No dia 26 de abril, a Agência Nacional de Saúde Suplementar (ANS) deu início ao processo que permitirá que as operadoras de planos de saúde recebam (mais) ajuda financeira pública. A proposta, encaminhada à área técnica do Banco Nacional de Desenvolvimento Econômico e Social (BNDES), prevê a criação de duas linhas de crédito: uma para empréstimos a curto prazo (a juros baixos, de 22% ao ano) e outra para estimular fusões e aquisições entre empresas.

Não é a primeira vez que dinheiro público é usado para salvar e garantir o lucro do setor privado – que, na gestão FHC e Lula, tem sido privilegiado em todas as áreas da economia. Para Lígia Bahia, pesquisadora do Laboratório de Economia Política da Saúde (LEPS) da Universidade Federal do Rio de Janeiro, o setor público não tem que socorrer essas empresas, que já vêm recebendo diversos subsídios por parte do Estado. Lígia cita, como exemplo, que as empresas de planos de saúde não pagam ao SUS pelos atendimentos de urgência de seus pacientes, como exige a lei. De 1999 a 2003, o sistema público deveria ter recebido R$ 589,3 milhões pelos serviços de urgência, mas apenas R$ 40,3 milhões foram quitados.

Crimes do neoliberalismo
Desobrigar o governo de prestar serviços essenciais à população é a essência do neoliberalismo, implantado no Brasil desde Collor. A estratégia é, basicamente, cortar verbas públicas e estimular a atuação do setor privado na prestação de serviços, que passam a ser acessíveis só a quem pode pagar.

Na saúde, o neoliberalismo mostra sua face mais criminosa, sentida “na carne” pela população mais pobre. A classe trabalhadora sofre diariamente com o atendimento precário do SUS, onde a falta de medicamentos, de leitos e de assistência agrava as doenças e causa mortes nos corredores e nas filas de espera. Diante desse quadro, aqueles com melhores condições financeiras optam por pagar os planos de saúde privados, ou “suplementares”, que cobram caro e têm o poder de aprovar ou não certos tipos de cirurgias e serviços mais custosos.

Há distorções graves no sistema de saúde atual: 25% dos brasileiros possuem planos de saúde particulares, enquanto 70% dos leitos do país estão em poder desses planos.

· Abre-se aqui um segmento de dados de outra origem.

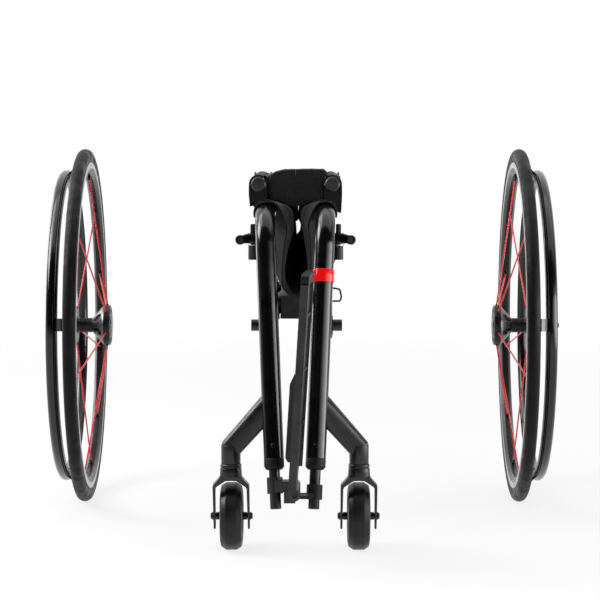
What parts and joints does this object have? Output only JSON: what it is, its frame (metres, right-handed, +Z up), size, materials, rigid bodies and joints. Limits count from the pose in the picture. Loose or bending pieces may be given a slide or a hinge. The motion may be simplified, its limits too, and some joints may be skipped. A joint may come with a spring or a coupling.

A conclusão é de que a proposta de fornecer dinheiro público do BNDES às empresas do setor não beneficiará a parcela da população mais necessitada.

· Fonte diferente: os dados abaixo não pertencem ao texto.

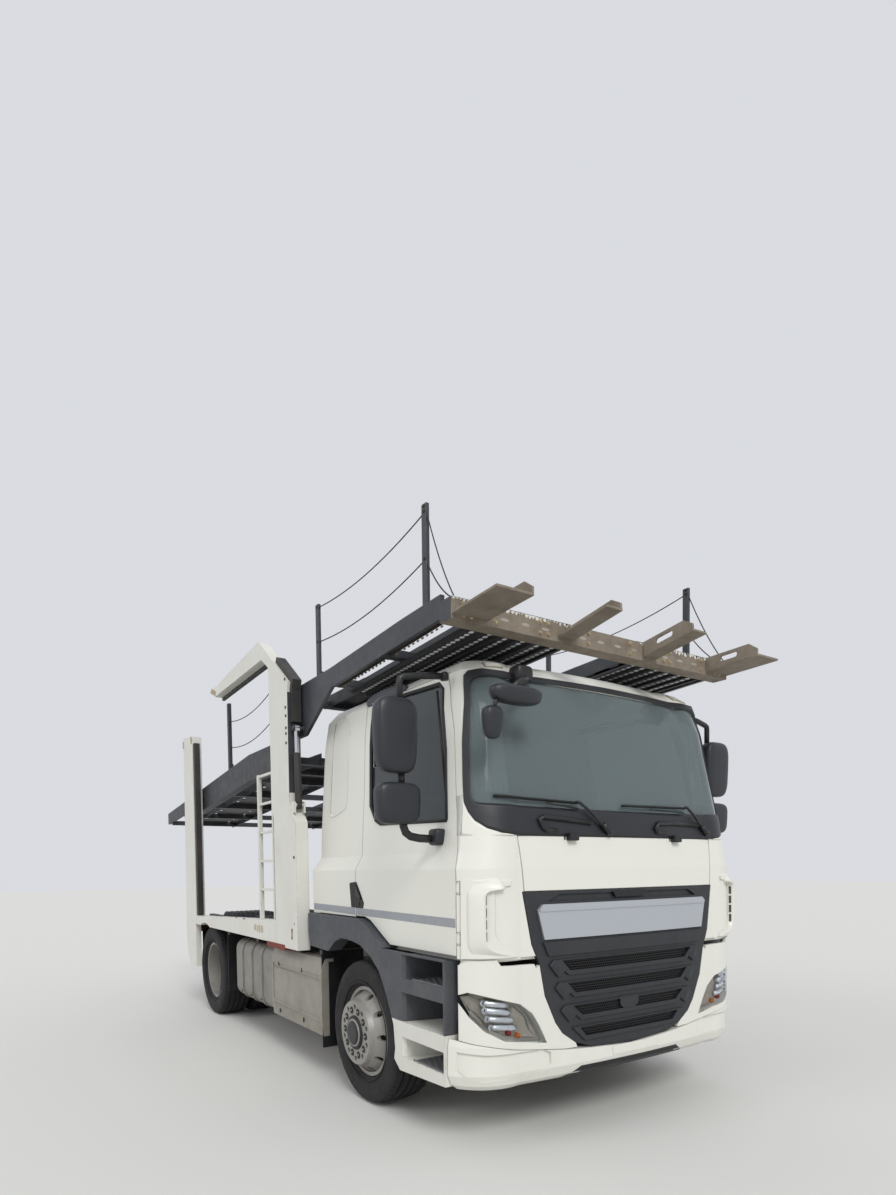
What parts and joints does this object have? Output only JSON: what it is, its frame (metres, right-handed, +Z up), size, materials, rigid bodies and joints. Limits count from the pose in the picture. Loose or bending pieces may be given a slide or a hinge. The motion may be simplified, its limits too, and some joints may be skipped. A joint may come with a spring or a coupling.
{
  "type": "car transporter truck",
  "caption": "Two-axle car transporter truck with sleeper cab, tilting upper decks, white side posts and a sloping rear ramp deck.",
  "frame": {"origin": "centre of the footprint at ground level", "axes": "+X to the truck's left, +Y to the truck's rear, +Z up"},
  "size_m": [3.02, 7.2638, 3.6],
  "materials": {
    "cab_paint": "gloss",
    "body_white": "satin",
    "deck_grey": "satin",
    "deck_beige": "matte",
    "chassis_black": "satin",
    "dark_plastic": "matte",
    "black_trim": "satin",
    "wheel_steel": "satin",
    "tyre_rubber": "matte",
    "tank_alloy": "brushed",
    "cover_silver": "satin",
    "bright_bar": "brushed",
    "clear_lens": "gloss",
    "cab_glass": "gloss",
    "seat_cloth": "matte",
    "axle_iron": "matte",
    "rod_chrome": "polished",
    "red_lens": "gloss"
  },
  "bodies": {
    "truck_body": {"chassis_frame": "chassis_black", "engine_block": "axle_iron", "front_axle": "axle_iron", "rear_axle": "axle_iron", "propshaft": "axle_iron", "cab_floor": "cab_paint", "cab_rear_wall": "cab_paint", "quarter_panels": "cab_paint", "cab_roof": "cab_paint", "cab_front": "cab_paint", "scuttle_panel": "black_trim", "windscreen": "cab_glass", "corner_panels": "cab_paint", "front_grille": "dark_plastic", "silver_bar": "bright_bar", "headlamp_surrounds": "cab_paint", "headlamps": "clear_lens", "front_bumper": "cab_paint", "entry_steps": "dark_plastic", "step_panels": "body_white", "wheel_arch_trims": "dark_plastic", "front_mirror": "black_trim", "cab_seats": "seat_cloth", "dashboard": "dark_plastic", "fuel_tanks": "tank_alloy", "side_boxes": "cover_silver", "mudguards": "black_trim", "front_posts": "body_white", "rear_posts": "body_white", "side_beams": "body_white", "lower_deck": "deck_grey", "post_channels": "chassis_black", "tow_coupling": "chassis_black", "tail_lamps": "red_lens"},
    "door_right": {"door_right": "cab_paint", "door_glass_right": "cab_glass", "mirrors_right": "black_trim"},
    "door_left": {"door_left": "cab_paint", "door_glass_left": "cab_glass", "mirrors_left": "black_trim"},
    "hood": {"hood_panel": "cab_paint"},
    "knuckle_left": {"knuckle_left": "axle_iron"},
    "knuckle_right": {"knuckle_right": "axle_iron"},
    "wheel_front_left": {"tyre_front_left": "tyre_rubber", "rim_front_left": "wheel_steel"},
    "wheel_front_right": {"tyre_front_right": "tyre_rubber", "rim_front_right": "wheel_steel"},
    "wheels_rear_left": {"tyres_rear_left": "tyre_rubber", "rims_rear_left": "wheel_steel"},
    "wheels_rear_right": {"tyres_rear_right": "tyre_rubber", "rims_rear_right": "wheel_steel"},
    "over_cab_deck": {"over_cab_deck": "deck_grey", "deck_forks": "deck_beige"},
    "rear_upper_deck": {"rear_upper_deck": "deck_grey"},
    "lift_barrels": {"lift_barrels": "chassis_black"},
    "lift_rods": {"lift_rods": "rod_chrome"}
  },
  "joints": [
    {"name": "steering_left", "type": "hinge", "parent": "truck_body", "child": "knuckle_left", "pos_m": [0.895, -2.132, 0.48], "axis": [0, 0, 1], "range_deg": [-38, 38]},
    {"name": "steering_right", "type": "hinge", "parent": "truck_body", "child": "knuckle_right", "pos_m": [-0.895, -2.132, 0.48], "axis": [0, 0, 1], "range_deg": [-38, 38]},
    {"name": "wheel_front_left_spin", "type": "hinge", "parent": "knuckle_left", "child": "wheel_front_left", "pos_m": [1.025, -2.132, 0.48], "axis": [1, 0, 0], "continuous": true},
    {"name": "wheel_front_right_spin", "type": "hinge", "parent": "knuckle_right", "child": "wheel_front_right", "pos_m": [-1.025, -2.132, 0.48], "axis": [1, 0, 0], "continuous": true},
    {"name": "wheels_rear_left_spin", "type": "hinge", "parent": "truck_body", "child": "wheels_rear_left", "pos_m": [0.88, 1.468, 0.48], "axis": [1, 0, 0], "continuous": true},
    {"name": "wheels_rear_right_spin", "type": "hinge", "parent": "truck_body", "child": "wheels_rear_right", "pos_m": [-0.88, 1.468, 0.48], "axis": [1, 0, 0], "continuous": true},
    {"name": "door_right_swing", "type": "hinge", "parent": "truck_body", "child": "door_right", "pos_m": [-1.139, -3.239, 1.3], "axis": [0, 0, 1], "range_deg": [0, 75]},
    {"name": "door_left_swing", "type": "hinge", "parent": "truck_body", "child": "door_left", "pos_m": [1.139, -3.239, 1.3], "axis": [0, 0, -1], "range_deg": [0, 75]},
    {"name": "hood_lift", "type": "hinge", "parent": "truck_body", "child": "hood", "pos_m": [0, -3.394, 1.74], "axis": [-1, 0, 0], "range_deg": [0, 70]},
    {"name": "over_cab_deck_tilt", "type": "hinge", "parent": "truck_body", "child": "over_cab_deck", "pos_m": [0, -1.047, 2.69], "axis": [-1, 0, 0], "range_deg": [0, 8]},
    {"name": "rear_deck_tilt", "type": "hinge", "parent": "truck_body", "child": "rear_upper_deck", "pos_m": [0, -0.802, 2.61], "axis": [-1, 0, 0], "range_deg": [-5, 10]},
    {"name": "lift_barrel_swing", "type": "hinge", "parent": "truck_body", "child": "lift_barrels", "pos_m": [0, -1.192, 2.062], "axis": [1, 0, 0], "range_deg": [-0.05, 0.483]},
    {"name": "lift_rod_slide", "type": "slide", "parent": "lift_barrels", "child": "lift_rods", "axis": [0, 0.0305, 0.9995], "range_m": [-0.0005, 0.01843]}
  ],
  "couplings": [
    {"joint": "steering_right", "follows": "steering_left", "ratio": 1},
    {"joint": "lift_barrel_swing", "follows": "over_cab_deck_tilt", "ratio": 0.05418},
    {"joint": "lift_rod_slide", "follows": "over_cab_deck_tilt", "m_per_rad": 0.12842}
  ]
}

Subsídio e liberdade às operadoras
Na gestão FHC, o Proer (Programa de Estímulo à Reestruturação e ao Fortalecimento do Sistema Financeiro Nacional) foi criado com o objetivo de salvar os bancos privados da falência. Na época, o Banco Central gastou cerca de R$ 37,7 bilhões em investimentos no setor e na quitação de dívidas dos bancos que quebraram. Em 1998, o Programa levava calote, pois as parcelas atrasadas somavam R$ 10 bilhões de reais, segundo reportagem de IstoÉ que ganhou o Prêmio Esso de Jornalismo. O prejuízo foi coberto pelo Tesouro Nacional. É bem provável que o calote já costumeiro se repita no financiamento à saúde suplementar.

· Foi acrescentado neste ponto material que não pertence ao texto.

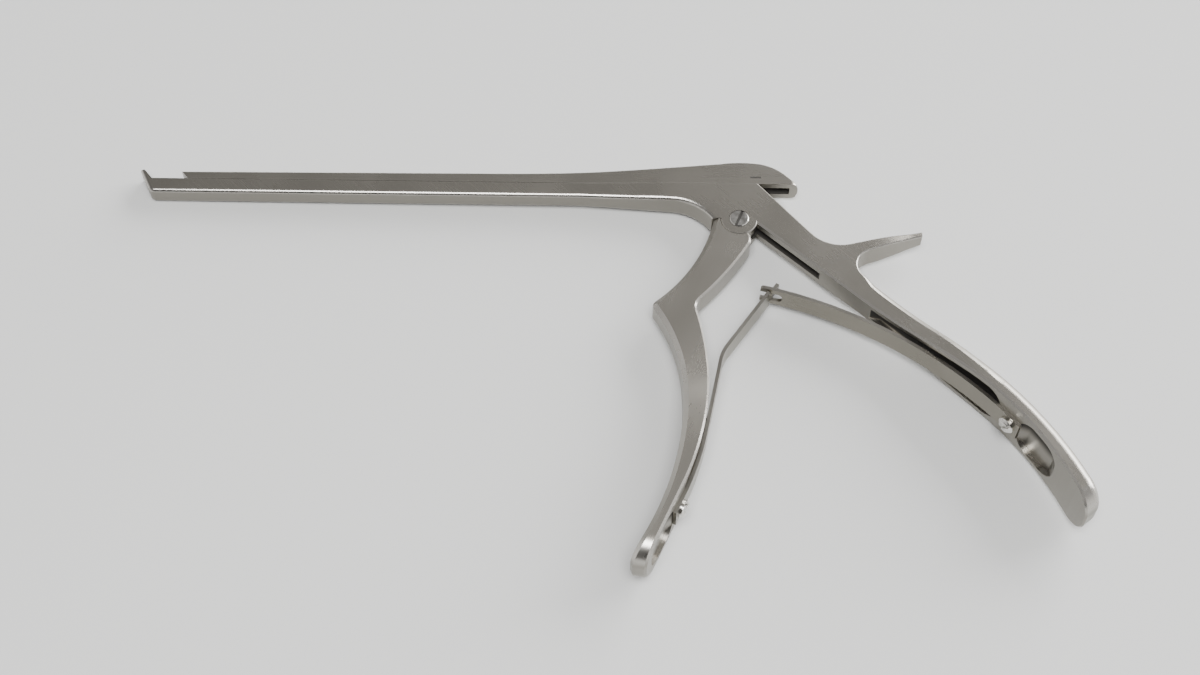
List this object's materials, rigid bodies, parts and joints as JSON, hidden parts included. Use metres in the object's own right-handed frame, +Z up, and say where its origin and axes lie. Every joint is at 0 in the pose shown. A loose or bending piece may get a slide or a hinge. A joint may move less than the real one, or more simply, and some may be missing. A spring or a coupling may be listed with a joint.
{
  "type": "bone rongeur",
  "caption": "Up-cutting bone punch rongeur: slim sliding shaft with an angled foot jaw, body with thumb spur, curved pistol-style handles and hooked leaf return springs.",
  "frame": {"origin": "under the middle of the instrument's bounding box, on the plane of the handles' flat sides, on which it lies", "axes": "+X along the shaft from the jaw to the handles, +Y from the handles to the shaft, +Z up, across the instrument's thickness"},
  "size_m": [0.2444, 0.1172, 0.0162],
  "materials": {
    "satin_steel": "satin ground stainless steel",
    "spring_steel": "polished spring steel, slightly warm",
    "screw_steel": "turned bright steel"
  },
  "bodies": {
    "frame_body": {"frame": "satin_steel", "pivot_screw": "screw_steel", "rear_spring": "spring_steel", "rear_spring_screw": "screw_steel"},
    "lever_body": {"front_lever": "satin_steel", "front_spring": "spring_steel", "front_spring_screw": "screw_steel"},
    "slider_body": {"slider": "satin_steel", "drive_pin": "screw_steel"}
  },
  "joints": [
    {"name": "lever_pivot", "type": "hinge", "parent": "frame_body", "child": "lever_body", "pos_m": [0.03681, 0.04037, 0.0081], "axis": [0, 0, 1], "range_deg": [0, 36.28], "stiffness_Nm_per_rad": 1, "springref_deg": -20.05, "deforming": ["rear_spring", "front_spring"]},
    {"name": "slider_slide", "type": "slide", "parent": "frame_body", "child": "slider_body", "axis": [-1, 0, 0], "range_m": [0, 0.0095]}
  ],
  "couplings": [
    {"joint": "slider_slide", "follows": "lever_pivot", "m_per_rad": 0.015}
  ]
}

A proposta comprova que a ANS, criada para regular a saúde suplementar, é mais um braço do interesse privado. Segundo a Agência Brasil, ligada à Radiobrás, a função da ANS é tornar o mercado harmônico para que as operadoras forneçam serviços de qualidade. Porém, pesquisa divulgada na última semana, também pelo LEPS da UFRJ, mostrou que a realidade é bem diferente.

Segundo a pesquisa “Os Planos Privados de Saúde e a Efetividade da Justiça“, os usuários de planos de saúde que forem lesados pela operadora só podem recorrer ao Poder Judiciário para se ressarcir dos abusos. Respondendo às críticas da ANS sobre a pesquisa, a advogada e pesquisadora Karina Bozola Groul acrescentou que a Agência não resolve o problema do consumidor e que as questões, tanto por parte das empresas quanto dos usuários, têm de ser resolvidas na Justiça.